If your school is changing its nursery provision, you need to know:

  • All staff must be consulted before any changes are made to nursery hours.

  • Staff must be allowed a reasonable break between 12pm and 2pm for lunch.

  • Full-time teachers can be required to work for up to 1,265 hours in any academic year ('directed time'). These hours should be reasonably allocated over 195 days (190 days of which you may be required to teach pupils).

  • For full-time teachers, an increase in the nursery day would not result in an increase in your annual salary.

  • Part-time nursery teachers should be paid pro-rata to their full-time colleagues and are also required to work for a proportion of the directed time of a full-time teacher.

  • While there are no nationally agreed provisions for support staff, any increase in working time must result in a commensurate increase in pay.
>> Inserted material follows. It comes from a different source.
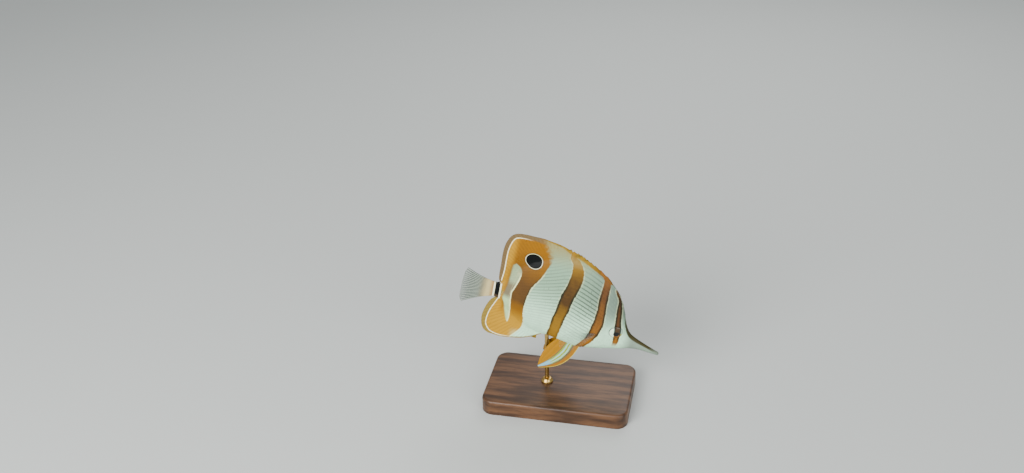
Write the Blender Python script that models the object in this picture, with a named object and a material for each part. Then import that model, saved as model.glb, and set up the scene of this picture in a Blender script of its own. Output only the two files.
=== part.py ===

Any changes to the pattern of work must be agreed with you, following consultation.

You may also want to think about how you will manage to:

  • identify at a glance which children are attending which sessions if your school is offering both part-time and up to full-time provision

  • plan curriculum provision for all children, particularly if a combination of full- and part-time provision is planned

  • find time to plan and assess as a team.

And you might want to challenge your school to think about:

  • how to work with other providers to offer the entitlement, rather than attempting to manage it on your own

  • how to manage lunchtime provision for younger children

  • when whole-school meetings will be held if nursery hours are different from the rest of the school.